[Part of a data file]

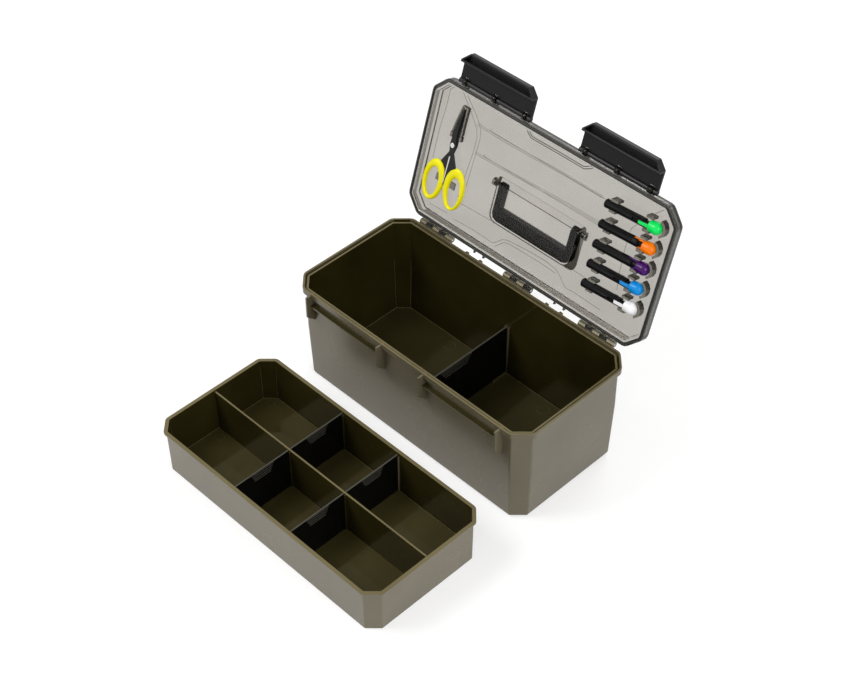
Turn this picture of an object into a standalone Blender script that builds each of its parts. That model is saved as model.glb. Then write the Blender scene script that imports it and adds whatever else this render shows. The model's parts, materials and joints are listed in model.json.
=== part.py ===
"""Tackle box with a clear lid, a lift-out tray, dividers, lid tools and scissors.

Units are metres, +Z is up, and the origin is the centre of the box's base.
X runs along the box, and +Y points to the hinge. The lid and all that it carries
are modelled in the closed position, and the lid's object is then turned open.
"""

import math

import bmesh
import bpy
from mathutils import Matrix, Vector

# Clearances that the whole object shares
GAP = 0.0003
BITE = 0.001
OVERRUN = 0.002

# Roundness
CORNER_STEPS = 2
FILLET_STEPS = 2
PIN_SIDES = 10
KNUCKLE_STEPS = 8
TOOL_SIDES = 12
POCKET_STEPS = 3

# Mouth of the box, which the rim, the lid and the tray all follow
MOUTH_LENGTH = 0.3304
MOUTH_DEPTH = 0.1544
CORNER_CUT = 0.0138
CORNER_RADIUS = 0.002
LEAST_RADIUS = 0.0005
CUT_GROWTH = 2 - math.sqrt(2)

# Box body
BOX_HEIGHT = 0.131
WALL = 0.003
LOWER_WALL = 0.0028
FLOOR = 0.0028
TAPER_HEIGHT = 0.075
BASE_INSET = 0.0028
BASE_RADIUS = 0.005
FLOOR_RADIUS = 0.0025
FLANGE_WIDTH = 0.0036
FLANGE_HEIGHT = 0.0065
LIP_WIDTH = 0.0023
GROOVE_WIDTH = 0.0021
GROOVE_DEPTH = 0.0016
RIDGE_DROP = 0.002
RIM_OUT = WALL + FLANGE_WIDTH
LIP_IN = RIM_OUT - LIP_WIDTH
RIDGE_OUT = LIP_IN - GROOVE_WIDTH
RIDGE_TOP = BOX_HEIGHT - RIDGE_DROP
FLANGE_Y = MOUTH_DEPTH / 2 + RIM_OUT

# Lid shell and its seal
LID_FACE = BOX_HEIGHT + GAP
LID_DEPTH = 0.01
LID_PANEL = 0.0025
LID_DRAFT = 0.001
LID_FILLET = 0.0015
LID_BEVEL = 0.0038
PANEL_UNDER = LID_FACE + LID_DEPTH
LID_TOP = PANEL_UNDER + LID_PANEL
LID_OPEN_DEGREES = 107.5
SEAL_INSET = 0.0009
SEAL_WIDTH = 0.0033
SEAL_HEIGHT = 0.002
SEAL_BEAD = 0.0009
SEAL_GROOVE = 0.0012
SEAL_OUT = RIM_OUT - SEAL_INSET
SEAL_IN = SEAL_OUT - SEAL_WIDTH
RIM_BITE = (SEAL_INSET - GAP) / 2
RELIEF_WIDTH = 0.003
RELIEF_DEPTH = 0.0008
RELIEF_LENGTH = 0.18
RELIEF_PLACES = (-0.0495, -0.0188)

# Hinge: each group of knuckles has a name, a middle along X and a count
HINGE_LEFT_END = 0.0452
HINGE_RIGHT_END = 0.0472
HINGE_LEFT = HINGE_LEFT_END - MOUTH_LENGTH / 2
HINGE_MIDDLE = 0.0037
HINGE_RIGHT = MOUTH_LENGTH / 2 - HINGE_RIGHT_END
HINGE_GROUPS = (("left", HINGE_LEFT, 5), ("middle", HINGE_MIDDLE, 4), ("right", HINGE_RIGHT, 5))
KNUCKLE_PITCH = 0.0099
KNUCKLE_RADIUS = 0.0035
HINGE_AIR = 0.0005
ARM_DROP = 0.0008
ARM_ROOT = 0.0055
PIN_RADIUS = 0.0012
HINGE_Y = FLANGE_Y + KNUCKLE_RADIUS + HINGE_AIR
HINGE_Z = LID_FACE

# Stop nibs on the box and the legs on the lid that meet them
NIB_WIDTH = 0.004
NIB_HEIGHT = 0.003
NIB_REACH = 0.0026
NIB_DROP = 0.0003
LEG_WIDTH = 0.002
LEG_HEIGHT = 0.003
LEG_REACH = 0.003
LEFT_BAY = (HINGE_LEFT + HINGE_MIDDLE) / 2
RIGHT_BAY = (HINGE_MIDDLE + HINGE_RIGHT) / 2
NIB_BEFORE = 0.012
LEG_BEFORE = 0.0053
STOP_AFTER = 0.0082
NIB_PLACES = (
    LEFT_BAY - NIB_BEFORE,
    LEFT_BAY + STOP_AFTER,
    RIGHT_BAY - NIB_BEFORE,
    RIGHT_BAY + STOP_AFTER,
)
LEG_PLACES = (
    LEFT_BAY - LEG_BEFORE,
    LEFT_BAY + STOP_AFTER,
    RIGHT_BAY - LEG_BEFORE,
    RIGHT_BAY + STOP_AFTER,
)

# Latches, one at each side of the middle
LATCH_END = 0.0792
LATCH_CENTRE = MOUTH_LENGTH / 2 - LATCH_END
LATCH_WIDTH = 0.1036
LATCH_LENGTH = 0.034
LATCH_STANDOFF = 0.0058
LATCH_OUTSIDE = 0.0022
LATCH_INSIDE = 0.0003
LATCH_BARREL = 0.003
LATCH_TIP_CUT = 0.009
LATCH_RIM_WIDTH = 0.0018
LATCH_RIM_HEIGHT = 0.0036
HOOK_START = 0.0226
HOOK_THICKNESS = 0.0022
HOOK_HEIGHT = 0.0072
LUG_WIDTH = 0.0065
LUG_SPACING = 0.0434
LUG_NOTCH_AIR = 0.0005
LUG_NOTCH_DEPTH = 0.005
LATCH_PIN_Y = -(FLANGE_Y + LATCH_STANDOFF)
LATCH_PIN_Z = LID_FACE
LATCH_SIDES = (("left", -1), ("right", 1))

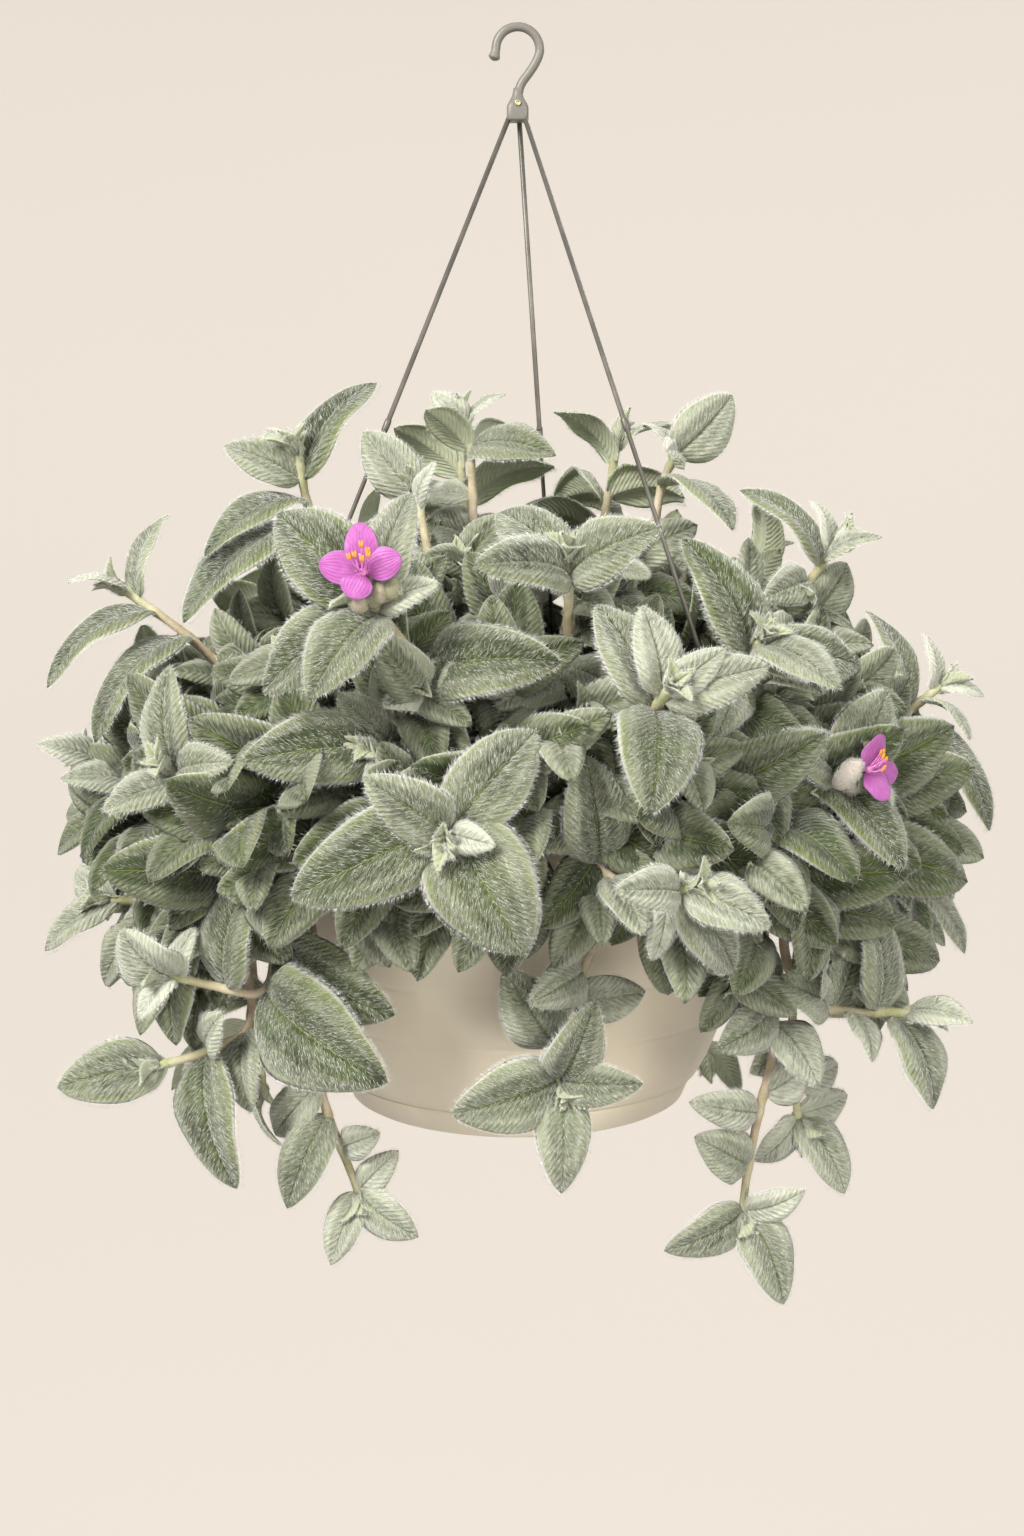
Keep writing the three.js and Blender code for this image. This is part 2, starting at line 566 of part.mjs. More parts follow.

Task goal. Set out the complete listing exactly as shown.

Exercise result.
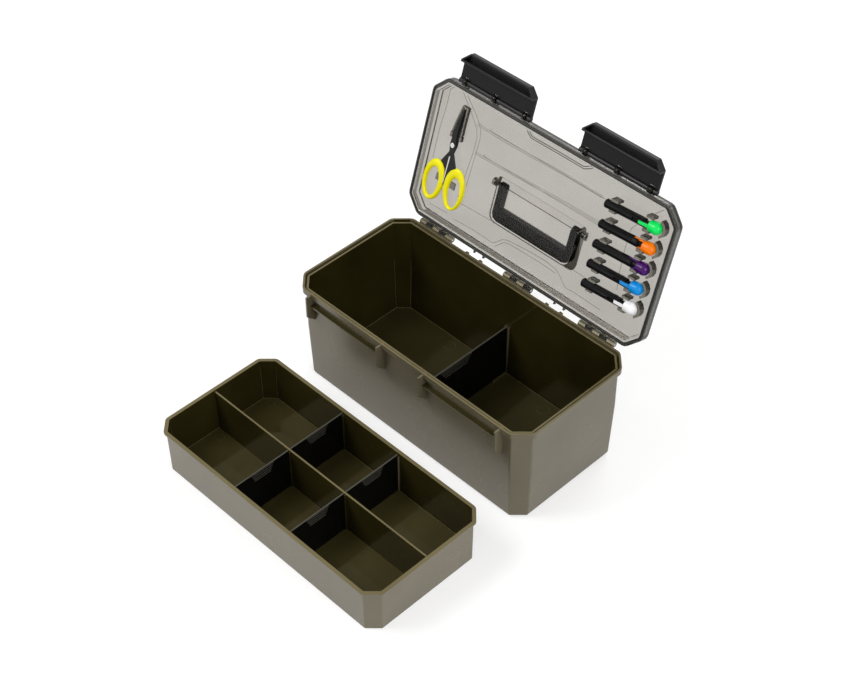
Turn this picture of an object into a standalone Blender script that builds each of its parts. That model is saved as model.glb. Then write the Blender scene script that imports it and adds whatever else this render shows. The model's parts, materials and joints are listed in model.json.
=== part.py ===
"""Tackle box with a clear lid, a lift-out tray, dividers, lid tools and scissors.

Units are metres, +Z is up, and the origin is the centre of the box's base.
X runs along the box, and +Y points to the hinge. The lid and all that it carries
are modelled in the closed position, and the lid's object is then turned open.
"""

import math

import bmesh
import bpy
from mathutils import Matrix, Vector

# Clearances that the whole object shares
GAP = 0.0003
BITE = 0.001
OVERRUN = 0.002

# Roundness
CORNER_STEPS = 2
FILLET_STEPS = 2
PIN_SIDES = 10
KNUCKLE_STEPS = 8
TOOL_SIDES = 12
POCKET_STEPS = 3

# Mouth of the box, which the rim, the lid and the tray all follow
MOUTH_LENGTH = 0.3304
MOUTH_DEPTH = 0.1544
CORNER_CUT = 0.0138
CORNER_RADIUS = 0.002
LEAST_RADIUS = 0.0005
CUT_GROWTH = 2 - math.sqrt(2)

# Box body
BOX_HEIGHT = 0.131
WALL = 0.003
LOWER_WALL = 0.0028
FLOOR = 0.0028
TAPER_HEIGHT = 0.075
BASE_INSET = 0.0028
BASE_RADIUS = 0.005
FLOOR_RADIUS = 0.0025
FLANGE_WIDTH = 0.0036
FLANGE_HEIGHT = 0.0065
LIP_WIDTH = 0.0023
GROOVE_WIDTH = 0.0021
GROOVE_DEPTH = 0.0016
RIDGE_DROP = 0.002
RIM_OUT = WALL + FLANGE_WIDTH
LIP_IN = RIM_OUT - LIP_WIDTH
RIDGE_OUT = LIP_IN - GROOVE_WIDTH
RIDGE_TOP = BOX_HEIGHT - RIDGE_DROP
FLANGE_Y = MOUTH_DEPTH / 2 + RIM_OUT

# Lid shell and its seal
LID_FACE = BOX_HEIGHT + GAP
LID_DEPTH = 0.01
LID_PANEL = 0.0025
LID_DRAFT = 0.001
LID_FILLET = 0.0015
LID_BEVEL = 0.0038
PANEL_UNDER = LID_FACE + LID_DEPTH
LID_TOP = PANEL_UNDER + LID_PANEL
LID_OPEN_DEGREES = 107.5
SEAL_INSET = 0.0009
SEAL_WIDTH = 0.0033
SEAL_HEIGHT = 0.002
SEAL_BEAD = 0.0009
SEAL_GROOVE = 0.0012
SEAL_OUT = RIM_OUT - SEAL_INSET
SEAL_IN = SEAL_OUT - SEAL_WIDTH
RIM_BITE = (SEAL_INSET - GAP) / 2
RELIEF_WIDTH = 0.003
RELIEF_DEPTH = 0.0008
RELIEF_LENGTH = 0.18
RELIEF_PLACES = (-0.0495, -0.0188)

# Hinge: each group of knuckles has a name, a middle along X and a count
HINGE_LEFT_END = 0.0452
HINGE_RIGHT_END = 0.0472
HINGE_LEFT = HINGE_LEFT_END - MOUTH_LENGTH / 2
HINGE_MIDDLE = 0.0037
HINGE_RIGHT = MOUTH_LENGTH / 2 - HINGE_RIGHT_END
HINGE_GROUPS = (("left", HINGE_LEFT, 5), ("middle", HINGE_MIDDLE, 4), ("right", HINGE_RIGHT, 5))
KNUCKLE_PITCH = 0.0099
KNUCKLE_RADIUS = 0.0035
HINGE_AIR = 0.0005
ARM_DROP = 0.0008
ARM_ROOT = 0.0055
PIN_RADIUS = 0.0012
HINGE_Y = FLANGE_Y + KNUCKLE_RADIUS + HINGE_AIR
HINGE_Z = LID_FACE

# Stop nibs on the box and the legs on the lid that meet them
NIB_WIDTH = 0.004
NIB_HEIGHT = 0.003
NIB_REACH = 0.0026
NIB_DROP = 0.0003
LEG_WIDTH = 0.002
LEG_HEIGHT = 0.003
LEG_REACH = 0.003
LEFT_BAY = (HINGE_LEFT + HINGE_MIDDLE) / 2
RIGHT_BAY = (HINGE_MIDDLE + HINGE_RIGHT) / 2
NIB_BEFORE = 0.012
LEG_BEFORE = 0.0053
STOP_AFTER = 0.0082
NIB_PLACES = (
    LEFT_BAY - NIB_BEFORE,
    LEFT_BAY + STOP_AFTER,
    RIGHT_BAY - NIB_BEFORE,
    RIGHT_BAY + STOP_AFTER,
)
LEG_PLACES = (
    LEFT_BAY - LEG_BEFORE,
    LEFT_BAY + STOP_AFTER,
    RIGHT_BAY - LEG_BEFORE,
    RIGHT_BAY + STOP_AFTER,
)

# Latches, one at each side of the middle
LATCH_END = 0.0792
LATCH_CENTRE = MOUTH_LENGTH / 2 - LATCH_END
LATCH_WIDTH = 0.1036
LATCH_LENGTH = 0.034
LATCH_STANDOFF = 0.0058
LATCH_OUTSIDE = 0.0022
LATCH_INSIDE = 0.0003
LATCH_BARREL = 0.003
LATCH_TIP_CUT = 0.009
LATCH_RIM_WIDTH = 0.0018
LATCH_RIM_HEIGHT = 0.0036
HOOK_START = 0.0226
HOOK_THICKNESS = 0.0022
HOOK_HEIGHT = 0.0072
LUG_WIDTH = 0.0065
LUG_SPACING = 0.0434
LUG_NOTCH_AIR = 0.0005
LUG_NOTCH_DEPTH = 0.005
LATCH_PIN_Y = -(FLANGE_Y + LATCH_STANDOFF)
LATCH_PIN_Z = LID_FACE
LATCH_SIDES = (("left", -1), ("right", 1))

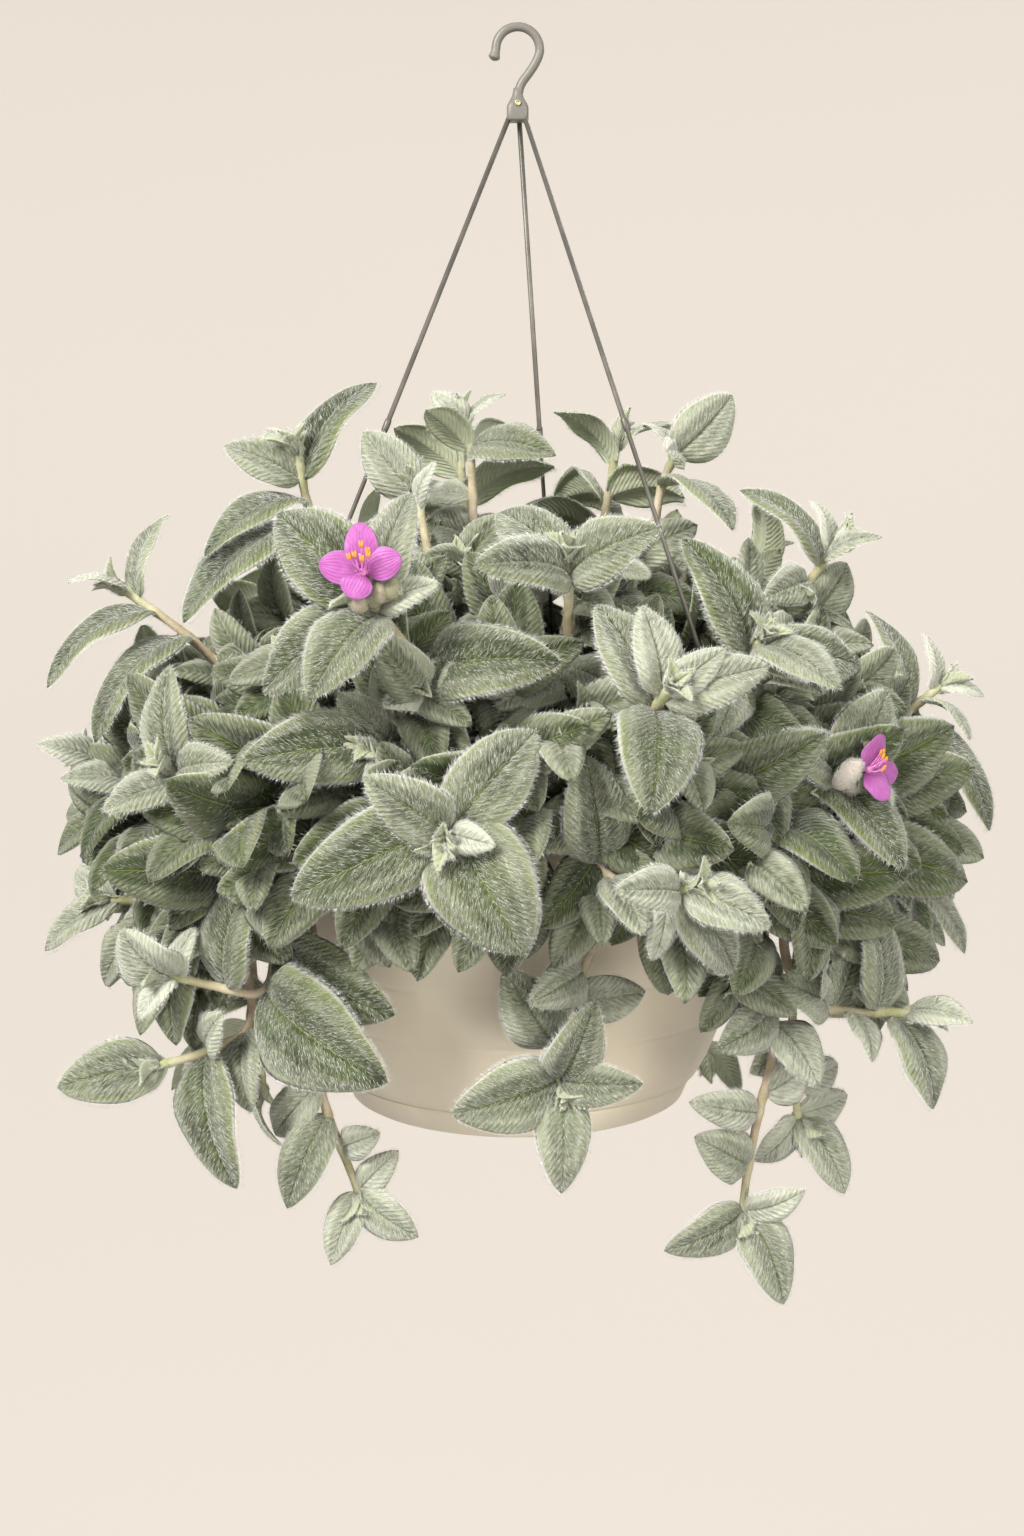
Keep writing the three.js and Blender code for this image. This is part 2, starting at line 566 of part.mjs. More parts follow.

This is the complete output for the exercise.